Schopenhauer’s porcupines

The German philosopher Schopenhauer (1788-1860) had a fable that Deborah Luepnitz in her entertaining book of psychotherapy case stories paraphrases like this:

A troop of porcupines is milling about on a cold winter’s day. In order to keep from freezing, the animals move closer together. Just as they are close enough to huddle, however, they start to poke each other with their quills. In order to stop the pain, they spread out, lose the advantage of commingling, and again begin to shiver. This sends them back in search of each other, and the cycle repeats as they struggle to find a comfortable distance between entanglement and freezing.”

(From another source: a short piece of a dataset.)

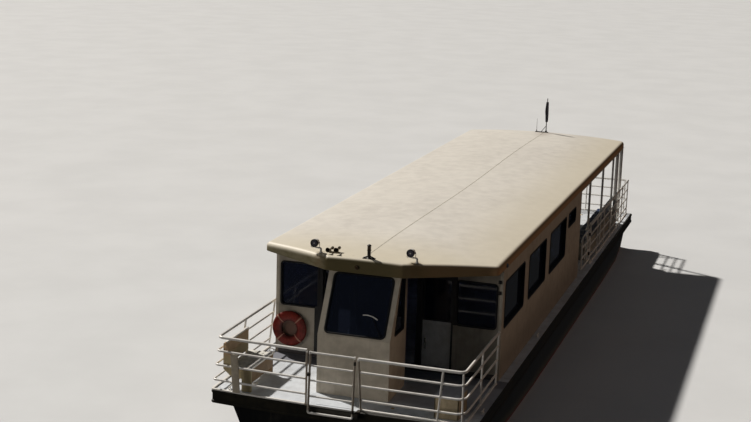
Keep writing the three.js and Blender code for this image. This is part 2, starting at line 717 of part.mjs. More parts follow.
// Points of the corner at one level, at shares of its quarter turn, drawn for port.
function railCorner(run, height, shares) {
  const bend = between(run.bend, height);
  const y = between(run.y, height) - bend;
  const x = railX(run, height, y) - bend;
  return shares.map((share) => {
    const turn = (share * Math.PI) / 2;
    return [x + bend * Math.sin(turn), y + bend * Math.cos(turn), DECK + height];
  });
}

// One level's front run, from its splice just aft of the corner to the gate, drawn for port.
function frontRun(run, height) {
  const corner = railCorner(run, height, [0, 1 / 3, 2 / 3, 1]);
  const [x, y, z] = corner[0];
  const start = corner[3][1];
  const rest = [0.66, 0.33, 0].map((t) => {
    const at = run.gateY + (start - run.gateY) * t;
    return [railX(run, height, at), at, z];
  });
  return [[x - SPLICE, y, z], ...corner, ...rest];
}

// One level's side run, from the cabin to the splice with the front run, drawn for port.
function sideRun(run, height) {
  const [[x, y, z]] = railCorner(run, height, [0]);
  return [[run.aft, y, z], [x - SPLICE - GAP, y, z]];
}

// Toe bar, lower pipes and top pipe along one kind of run.
function railPipes(line, run) {
  return [
    [TOE / 2 + GAP, (TOE / 2) * Math.SQRT2, 4], [RAIL_TOP, RAIL_TOP_R, 8],
    ...RAIL_LEVELS.map((height) => [height, RAIL_R, 6]),
  ].map(([height, radius, sides]) => [line(run, height), radius, sides]);
}

// A broad flat post stands before the starboard front rails, its head leaning outboard.
const BROAD_POST = { foot: -2085, lean: -50, half: 75, z: [20, 770], thick: 20 };

function broadPost() {
  const { foot, lean, half, z: [z0, z1], thick } = BROAD_POST;
  const x = railX(BOW_RAIL.starboard, 0, foot) + RAIL_R / 2;
  return across(polygon([
    [foot - half, DECK + z0], [foot + half, DECK + z0],
    [foot + half + lean, DECK + z1], [foot - half + lean, DECK + z1],
  ]), x, x + thick);
}

// The port rail carries the bow gate's hinge plate, which reaches over the deck's edge.
function hingePlate() {
  const { gateY } = BOW_RAIL.port;
  const x0 = railX(BOW_RAIL.port, 0, gateY);
  const x1 = BOW + BOW_BULGE + 90;
  const [y0, y1] = [GATE.hinge + 45, gateY + 15];
  return joined([
    block([x0, y0, DECK + 5], [x1, y1, DECK + 15]),
    block([BOW + BOW_BULGE + 5, y0, DECK - 100], [x1, y1, DECK + 15]),
  ]);
}

for (const side of SIDES) {
  const run = BOW_RAIL[side.name];
  const foot = 20;
  const sidePosts = run.side.map((x) => [
    [x, between(run.y, foot), DECK + foot], [x, between(run.y, RAIL_TOP), DECK + RAIL_TOP],
  ]);
  const frontPosts = run.front.map(([low, high]) => [
    [railX(run, foot, low), low, DECK + foot], [railX(run, RAIL_TOP, high), high, DECK + RAIL_TOP],
  ]);
  const [low] = railCorner(run, foot, [0.5]);
  const [high] = railCorner(run, RAIL_TOP, [0.5]);
  if (run.cornerPost) frontPosts.push([low, high]);
  const bars = (list) => list.map(([points, radius, sides]) =>
    bar(points.map(([x, y, z]) => [x, side.y * y, z]), radius, sides));
  const posts = (list) => bars(list.map((ends) => [ends, POST_R, 6]));
  part(`bow_rail_${side.name}_side`, "rail", joined([
    ...bars(railPipes(sideRun, run)), ...posts(sidePosts),
  ]));
  part(`bow_rail_${side.name}_front`, "rail", joined([
    ...bars(railPipes(frontRun, run)), ...posts(frontPosts),
    side.y > 0 ? hingePlate() : broadPost(),
  ]));
}

// The bow gate hangs in front of the deck's edge on a stile that leans aft.
const gateRise = RAIL_TOP - GATE.foot;

function bowGate() {
  const width = GATE.latch - GATE.hinge;
  const at = (h, y) => [(-GATE.lean * (h - GATE.foot)) / gateRise, y, h - GATE.foot];
  const frame = bar(
    [at(RAIL_TOP, 0), at(GATE.foot, 0), at(GATE.foot, width), at(RAIL_TOP, width)], 22, 8);
  const levels = [...RAIL_LEVELS, RAIL_TOP - 20].map((h) => bar([at(h, 0), at(h, width)], RAIL_R));
  return joined([frame, ...levels]);
}

part("bow_gate", "rail", bowGate(), [BOW + BOW_BULGE + GATE.clear, GATE.hinge, DECK + GATE.foot]);

const AFT_RAIL = { y: 2445, front: -2760, aft: STERN + 100 };
const STERN_RAIL = { x: AFT_RAIL.aft + 20, half: AFT_RAIL.y - 60 };

// Straight rail along a line: end points at deck level, posts spread evenly.
function straightRail(from, to, spans) {
  const at = (t, h) => [
    from[0] + (to[0] - from[0]) * t, from[1] + (to[1] - from[1]) * t, DECK + h,
  ];
  const toe = bar([at(0, TOE / 2 + GAP), at(1, TOE / 2 + GAP)], (TOE / 2) * Math.SQRT2, 4);
  const levels = RAIL_LEVELS.map((h) => bar([at(0, h), at(1, h)], RAIL_R));
  const inset = 25 / Math.hypot(to[0] - from[0], to[1] - from[1]);
  const posts = Array.from({ length: spans + 1 }, (_, k) => {
    const t = inset + ((1 - 2 * inset) * k) / spans;
    return bar([at(t, 20), at(t, RAIL_TOP)], POST_R);
  });
  const top = bar([at(0, RAIL_TOP), at(1, RAIL_TOP)], RAIL_TOP_R, 8);
  return joined([toe, top, ...levels, ...posts]);
}

const BOARDING_GATE = { low: 150, high: 990, levels: [430, 710] };

function boardingGate() {
  const { low, high, levels } = BOARDING_GATE;
  const reach = BOARDING.latch - BOARDING.hinge;
  const loop = bar([[0, 0, low], [reach, 0, low], [reach, 0, high], [0, 0, high], [0, 0, low + 100]],
    POST_R, 8);
  const stile = bar([[0, 0, low], [0, 0, high]], POST_R, 8);
  return joined([loop, stile, ...levels.map((h) => bar([[0, 0, h], [reach, 0, h]], RAIL_R))]);
}

for (const side of SIDES) {
  const y = side.y * AFT_RAIL.y;
  part(`aft_rail_${side.name}`, "rail", straightRail([AFT_RAIL.front, y], [AFT_RAIL.aft, y], 6));
  part(`boarding_gate_${side.name}`, "rail", boardingGate(), [BOARDING.hinge, y, DECK]);
}

part("stern_rail", "rail", straightRail(
  [STERN_RAIL.x, -STERN_RAIL.half], [STERN_RAIL.x, STERN_RAIL.half], 4,
));

// Foredeck furniture

const FORE_BENCH = { x: [8720, 9900], y: [-2400, -1880], seat: 430, board: 40, back: [470, 970] };

// A slatless bench: seat, apron, back board, a leg panel aft and a shaped end board forward.
function foredeckBench() {
  const { x: [x0, x1], y: [y0, y1], seat, board, back: [b0, b1] } = FORE_BENCH;
  const endBoard = across(polygon([
    [y0 - 30, DECK + b1], [y0 + 20, DECK + b1], [y0 + 200, DECK + seat + 30],
    [y1 + 30, DECK + seat], [y1 + 30, DECK + GAP], [y1 - 170, DECK + GAP],
    [y1 - 170, DECK + 250], [y0 + 150, DECK + 250], [y0 - 30, DECK + 400],
  ]), x1, x1 + 30);
  return joined([
    block([x0, y0, DECK + seat - board], [x1 + 10, y1, DECK + seat]),
    block([x0 + 50, y1 - 20, DECK + seat - 200], [x1 + 10, y1, DECK + seat - board + 1]),
    block([x0 + 70, y0 - 30, DECK + b0], [x1 + 10, y0, DECK + b1]),
    ...[x0 + 100, x1 - 200].map((x) =>
      block([x, y0 - 30, DECK + seat - board], [x + 60, y0 + 5, DECK + b0 + 100])),
    block([x0 + 50, y0 + 60, DECK + GAP], [x0 + 80, y1, DECK + seat - board + 1]),
    endBoard,
  ]);
}

part("foredeck_bench", "rail", foredeckBench());

const LOCKER = { x: [9240, 9870], y: [1740, 2200], height: 400, wall: 25, lap: 15, lid: 30 };

function bowLocker() {
  const { x: [x0, x1], y: [y0, y1], height, wall } = LOCKER;
  const box = block([x0, y0, DECK + GAP], [x1, y1, DECK + height]);
  return box.subtract(
    block([x0 + wall, y0 + wall, DECK + 40], [x1 - wall, y1 - wall, DECK + height + 10]));
}

part("bow_locker", "rail", bowLocker());
part("bow_locker_lid", "grey", block(
  [LOCKER.x[0] - LOCKER.lap, LOCKER.y[0] - LOCKER.lap - LOCKER.y[1], GAP],
  [LOCKER.x[1] + LOCKER.lap, 0, LOCKER.lid],
), [0, LOCKER.y[1], DECK + LOCKER.height]);

const buoyRing = turned(Array.from({ length: 11 }, (_, k) => {
  const turn = (k * Math.PI) / 5;
  return [BUOY.outer - BUOY.section + BUOY.section * Math.cos(turn), BUOY.half * Math.sin(turn)];
}), X, ORIGIN, 28);
part("lifebuoy", "orange", buoyRing, [CABIN_FRONT + BUOY.half + 2, BUOY.y, BUOY.z]);

// Roof gear

// Each searchlight's head stands beside its foot, to starboard of it.
const LAMP = { r: 78, height: 190, out: -115, ear: 90 };
// Columns: side, x, y of the foot
const LAMPS = [["port", 8660, 967], ["starboard", 8664, -965]];

function searchlight() {
  const { r, height, out, ear } = LAMP;
  const drum = turned([[0, -95], [40, -90], [66, -55], [70, 50], [r, 52], [r, 75], [0, 75]],
    X, [0, out, height], 18);
  return joined([
    drum,
    rod(Z, [0, 0, 0.5], 12, 36, 12),
    rod(Z, [0, 0, 5], 80, 20, 10),
    bar([[0, 0, 70], [0, out, 95]], 20, 6),
    block([-18, out - ear, 85], [18, out + ear, 100]),
    block([-18, out - ear, 85], [18, out - ear + 12, height + 15]),
    block([-18, out + ear - 12, 85], [18, out + ear, height + 15]),
    rod(Y, [0, out - ear + 5, height], 2 * ear - 10, 12, 8),
  ]);
}

for (const [name, x, y] of LAMPS) {
  part(`searchlight_${name}`, "dark", searchlight(), [x, y, roofTop(y) + 4]);
}

// Two trumpets on one bracket; columns: y, height, how far it turns outboard
const TRUMPETS = [[-75, 72, -0.06], [75, 88, 0.06]];

function horn() {
  const bell = [[0, -110], [30, -110], [30, -60], [11, -50], [14, 60], [24, 110], [48, 150], [0, 146]];
  const trumpets = TRUMPETS.flatMap(([y, z, turn]) => {
    const axis = new THREE.Vector3(Math.cos(turn), Math.sin(turn), 0.04).normalize();
    return [turned(bell, axis, [0, y, z], 12), block([-20, y - 12, 5], [20, y + 12, z])];
  });
  return joined([block([-60, -110, 2], [40, 110, 12]), ...trumpets]);
}

part("horn", "dark", horn(), [8590, -715, roofTop(605)]);

const lightPost = joined([
  block([-50, -120, 2], [50, 120, 12]),
  rod(Z, [0, 0, 5], 190, 34, 14),
  rod(Z, [0, 0, 190], 90, 42, 14),
]);
part("light_post", "dark", lightPost, [8774, 49, roofTop(0)]);

// The staff leans aft; a thin aerial stands beside it on the same plate.
const STAFF = { x: -8400, y: 25, r: 14, height: 1040, aerial: 410 };
const flagstaff = joined([
  block([-60, -330, 2], [60, 60, 12]),
  rod(Z, [0, 0, 5], STAFF.height, STAFF.r, 10),
  rod(Z, [0, -290, 5], STAFF.aerial, 9, 8),
  bar([[0, 0, 190], [0, -150, 8]], 10, 6),
]);
part("flagstaff", "dark", flagstaff, [STAFF.x, STAFF.y, roofTop(0)]);
const sleeve = STAFF.r + 1;
part("furled_flag", "flag", turned(
  [[sleeve, 300], [45, 330], [60, 430], [55, 600], [35, 850], [sleeve, 960], [sleeve, 300]],
  Z, ORIGIN, 12,
), [STAFF.x, STAFF.y, roofTop(0)]);

export default ferry;
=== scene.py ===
"""A river passenger ferry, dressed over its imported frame.

Metres; X points forward, Y to port, Z up from the waterline. Each piece is a surface or a profile
worked out with numpy, and every finish is made of nodes that read Object coordinates.
"""
import json
import math
from functools import partial

import bpy
import numpy as np
from mathutils import Matrix, Vector


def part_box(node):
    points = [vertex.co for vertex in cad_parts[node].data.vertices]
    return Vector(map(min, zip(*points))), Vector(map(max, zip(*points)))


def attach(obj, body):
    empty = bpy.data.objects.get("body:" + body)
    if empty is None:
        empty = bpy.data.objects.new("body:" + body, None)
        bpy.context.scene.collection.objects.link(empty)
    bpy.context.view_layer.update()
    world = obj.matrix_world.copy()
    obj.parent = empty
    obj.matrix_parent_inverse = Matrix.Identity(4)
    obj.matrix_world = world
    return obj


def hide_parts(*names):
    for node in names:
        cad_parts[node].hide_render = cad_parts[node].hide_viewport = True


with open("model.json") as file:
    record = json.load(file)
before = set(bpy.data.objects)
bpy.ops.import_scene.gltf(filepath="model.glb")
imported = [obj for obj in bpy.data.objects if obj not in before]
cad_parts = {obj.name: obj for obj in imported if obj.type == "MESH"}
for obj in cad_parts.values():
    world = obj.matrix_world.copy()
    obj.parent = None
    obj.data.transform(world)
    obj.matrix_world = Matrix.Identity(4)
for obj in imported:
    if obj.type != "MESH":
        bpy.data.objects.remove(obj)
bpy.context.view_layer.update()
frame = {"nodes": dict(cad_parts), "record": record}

bl_info = {
    "name": "Passenger Ferry",
    "version": (1, 0, 0),
    "blender": (4, 5, 0),
    "location": "View3D > Sidebar > Ferry",
    "description": "Builds the finishes and the modelled pieces of a river passenger ferry",
    "category": "Object",
}

SIDES = (("port", 1), ("starboard", -1))
AHEAD, PORT, UP = np.eye(3)
ORIGIN = (0, 0, 0)
GAP = 0.0005

# Driving dimensions, in the frame's own metres
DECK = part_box("strake")[1].z
STAND = DECK + 0.001
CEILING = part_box("roof")[0].z
HALF_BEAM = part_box("strake")[1].y
BOW = 10.07
BOW_BULGE = 0.1
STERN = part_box("strake")[0].x
STRAKE_DEPTH = 0.26
CABIN_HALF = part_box("side_wall_port")[1].y
CABIN_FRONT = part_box("side_wall_port")[1].x
CABIN_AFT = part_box("side_wall_port")[0].x
WALL = 0.06
ROOF_EDGE = 3.515
ROOF_RISE = 0.1
ROOF_ROUND = 0.09
ROOF_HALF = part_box("roof")[1].y
ROOF_FRONT = 7.95
ROOF_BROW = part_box("roof")[1].x
ROOF_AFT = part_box("roof")[0].x
BROW_HALF = 0.76
POD_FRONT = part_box("wheelhouse_front")[1].x
POD_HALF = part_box("wheelhouse_front")[1].y
POD_KNEE = 2.215
POD_TOP_X = 8.83
RAIL_TOP = 1.06
RAIL_LEVELS = (0.21, 0.51, 0.79)
TOE = {"width": 0.05, "height": 0.03}
GATE = {"foot": -0.11, "hinge": 0.29, "latch": -0.58, "lean": 0.075, "x": BOW + BOW_BULGE + 0.065}
BOARDING = {"hinge": -2.7, "latch": -1.52, "low": 0.15, "high": 0.99, "levels": (0.43, 0.71)}
AFT_RAIL = {"y": 2.445, "front": -2.76, "aft": STERN + 0.1}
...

Finding the right distance between ourselves and other people is something we spend a lot of time working on in therapy. We need to find the distance where our need for intimacy is met but at the same time where we preserve our independence and maintain our boundaries. If we don’t get the distance right we end up feeling either smothered or lonely and isolated. As the clinical psychologist Robert Akeret says: “One of the hardest things for all of us to learn is the balance of maintaining a close relationship with others while still retaining our own individuality, so that separation is not isolation, and togetherness is not symbiotic.”

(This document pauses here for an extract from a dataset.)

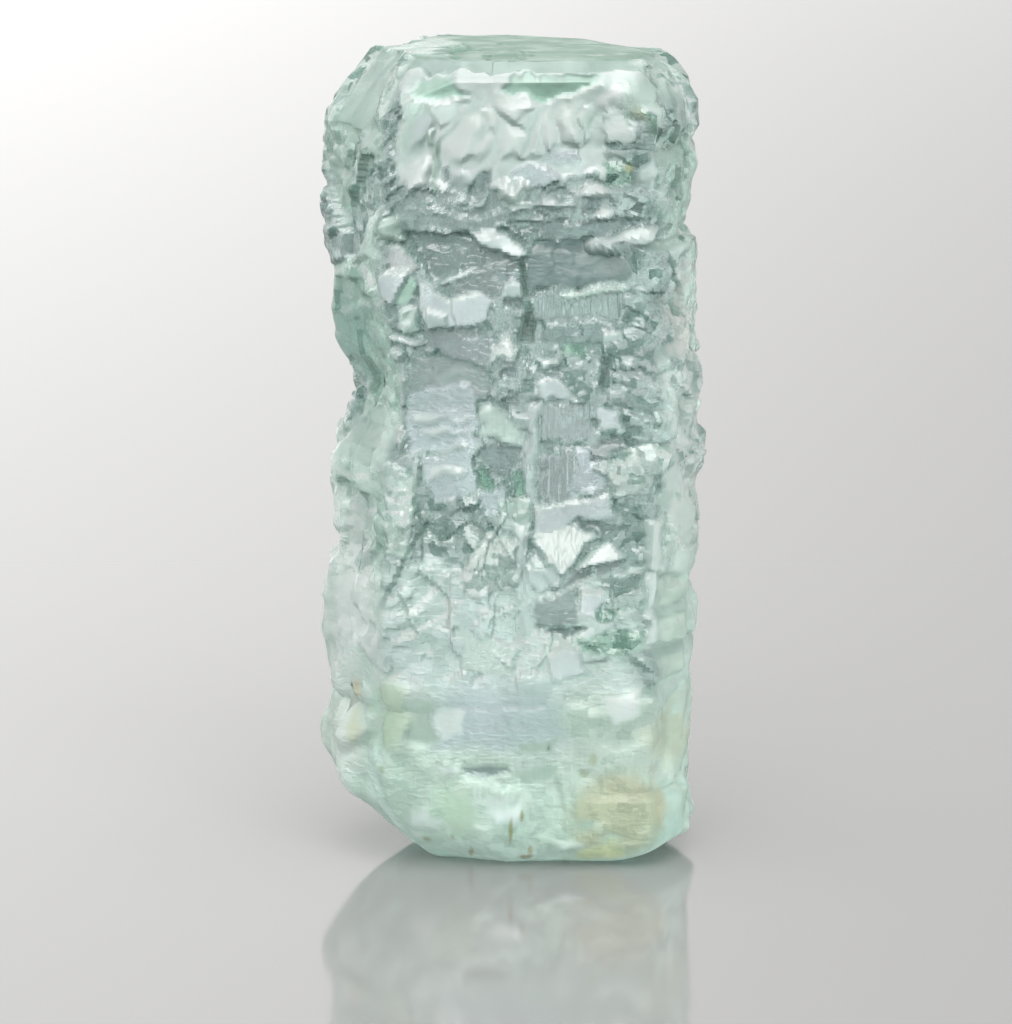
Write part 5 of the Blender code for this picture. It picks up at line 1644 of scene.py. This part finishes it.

To add to the confusion is that fact that the optimal distance for intimacy will wary not only depending on the individual and his and her place in your life but is likely to change for the same person over time. Thus the perfect distance is something we continuously need to readjust.

Schopenhauer ends his fable by saying: ”Those with a great deal of internal warmth preferred to stay apart from the group, and so caused and encountered the least trouble.”

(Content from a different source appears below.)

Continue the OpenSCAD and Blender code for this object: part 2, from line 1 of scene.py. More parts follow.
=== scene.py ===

I believe that a significant goal of therapy, whether stated explicitly or not, is to help people cultivate more “internal warmth” so that they can approach a relationship from a place of strength rather than a place of desperate need. If we come to a relationship with the desire to find an equal partner with whom to share life we will have different expectations to those who need their partner to make them feel worthy, lovable, exciting or alive.